Some investors will also be reassured by the defeat of Jeremy Corbyn’s Labour party. Mr Corbyn’s policy agenda had spooked markets with the prospect of increased corporate taxes and his proposed renationalisation of key utilities and the railways.
Could UK rates turn negative?
It is not yet clear what the election result will mean for UK interest rates. Mark Carney is due to step down as Bank of England governor in January, and the BoE’s policy outlook will be shaped by his successor. We anticipate one rate cut during 2020. Three more rate cuts would put UK rates into negative territory – something Mr Carney always resisted – but the new governor may be more open to negative rates.
Long-term prospects for the UK
Overall, markets should welcome an election outcome that many regard as an end to uncertainty. While there is much to be resolved on Brexit – and the path of UK fiscal policy is still unclear – the foundations are set for an environment that could prove positive for sterling, good for equities and other risk assets, and neutral for UK government bonds.
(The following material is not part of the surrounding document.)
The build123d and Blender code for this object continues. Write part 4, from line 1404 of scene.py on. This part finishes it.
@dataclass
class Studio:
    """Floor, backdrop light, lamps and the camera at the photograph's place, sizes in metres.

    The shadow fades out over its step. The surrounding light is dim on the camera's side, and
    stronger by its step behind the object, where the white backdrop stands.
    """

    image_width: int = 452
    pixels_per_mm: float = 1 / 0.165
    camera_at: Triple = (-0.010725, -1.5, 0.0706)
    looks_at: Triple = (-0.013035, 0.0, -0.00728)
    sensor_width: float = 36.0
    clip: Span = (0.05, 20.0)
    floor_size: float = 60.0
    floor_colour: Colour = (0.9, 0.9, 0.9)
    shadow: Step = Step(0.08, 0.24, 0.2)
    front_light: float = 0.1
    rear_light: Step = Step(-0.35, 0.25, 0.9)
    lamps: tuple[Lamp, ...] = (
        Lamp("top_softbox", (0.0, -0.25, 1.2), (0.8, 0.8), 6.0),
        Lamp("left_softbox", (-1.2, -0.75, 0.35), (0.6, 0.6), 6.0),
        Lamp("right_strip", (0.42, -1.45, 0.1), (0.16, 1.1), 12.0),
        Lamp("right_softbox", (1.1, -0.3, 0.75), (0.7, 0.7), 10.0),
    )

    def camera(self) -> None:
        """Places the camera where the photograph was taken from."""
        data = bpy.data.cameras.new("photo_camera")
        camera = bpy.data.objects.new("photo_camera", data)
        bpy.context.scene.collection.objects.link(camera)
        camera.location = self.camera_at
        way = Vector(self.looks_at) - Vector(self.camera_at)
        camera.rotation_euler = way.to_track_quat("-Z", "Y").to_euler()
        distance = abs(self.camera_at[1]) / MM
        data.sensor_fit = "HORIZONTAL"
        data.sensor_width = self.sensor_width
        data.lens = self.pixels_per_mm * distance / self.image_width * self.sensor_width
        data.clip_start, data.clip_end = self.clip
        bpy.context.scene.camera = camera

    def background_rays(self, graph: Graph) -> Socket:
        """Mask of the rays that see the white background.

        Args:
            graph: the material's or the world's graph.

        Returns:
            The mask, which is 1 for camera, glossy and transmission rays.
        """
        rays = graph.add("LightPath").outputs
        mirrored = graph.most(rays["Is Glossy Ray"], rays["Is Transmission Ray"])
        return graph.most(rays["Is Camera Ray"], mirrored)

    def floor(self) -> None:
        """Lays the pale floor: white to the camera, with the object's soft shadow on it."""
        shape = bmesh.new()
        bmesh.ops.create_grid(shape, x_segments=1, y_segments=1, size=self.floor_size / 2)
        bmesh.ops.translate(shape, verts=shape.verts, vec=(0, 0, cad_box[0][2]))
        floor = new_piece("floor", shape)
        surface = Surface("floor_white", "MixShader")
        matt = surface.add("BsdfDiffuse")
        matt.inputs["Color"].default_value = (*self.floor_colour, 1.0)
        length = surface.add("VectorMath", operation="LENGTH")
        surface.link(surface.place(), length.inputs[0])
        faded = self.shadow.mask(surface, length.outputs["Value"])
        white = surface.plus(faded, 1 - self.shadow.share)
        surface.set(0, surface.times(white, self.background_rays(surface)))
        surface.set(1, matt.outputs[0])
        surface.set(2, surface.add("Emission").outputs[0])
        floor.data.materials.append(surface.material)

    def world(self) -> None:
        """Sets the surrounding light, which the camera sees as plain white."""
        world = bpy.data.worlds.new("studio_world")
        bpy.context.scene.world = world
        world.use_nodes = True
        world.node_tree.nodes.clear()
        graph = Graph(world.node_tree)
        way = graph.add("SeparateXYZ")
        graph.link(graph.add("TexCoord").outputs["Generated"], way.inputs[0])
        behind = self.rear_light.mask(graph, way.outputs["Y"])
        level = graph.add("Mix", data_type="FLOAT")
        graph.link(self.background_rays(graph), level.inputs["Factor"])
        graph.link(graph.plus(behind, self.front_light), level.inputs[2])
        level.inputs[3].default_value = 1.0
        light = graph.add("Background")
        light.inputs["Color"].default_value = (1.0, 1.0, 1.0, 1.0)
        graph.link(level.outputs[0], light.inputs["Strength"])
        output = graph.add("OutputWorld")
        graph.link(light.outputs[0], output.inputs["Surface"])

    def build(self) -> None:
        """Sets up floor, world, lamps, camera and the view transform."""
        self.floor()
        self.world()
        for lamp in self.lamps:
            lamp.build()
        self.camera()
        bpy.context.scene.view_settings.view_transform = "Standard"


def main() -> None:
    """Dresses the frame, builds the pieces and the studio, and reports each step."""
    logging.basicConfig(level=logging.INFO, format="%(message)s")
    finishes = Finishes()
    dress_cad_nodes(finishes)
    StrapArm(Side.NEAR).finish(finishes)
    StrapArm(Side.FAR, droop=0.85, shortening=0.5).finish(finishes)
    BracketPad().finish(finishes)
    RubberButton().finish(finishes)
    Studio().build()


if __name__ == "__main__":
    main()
It remains to be seen, however, how long this “halo effect” will last. The UK has traditionally been a defensive safe haven amid weak global fundamentals, and investors’ attention may focus again on the UK as a place of stability. But it’s impossible to ignore that the global economy remains late in the economic cycle, closer to recession than expansion, and this broadly negative global outlook makes a longer-term rally in the UK unlikely.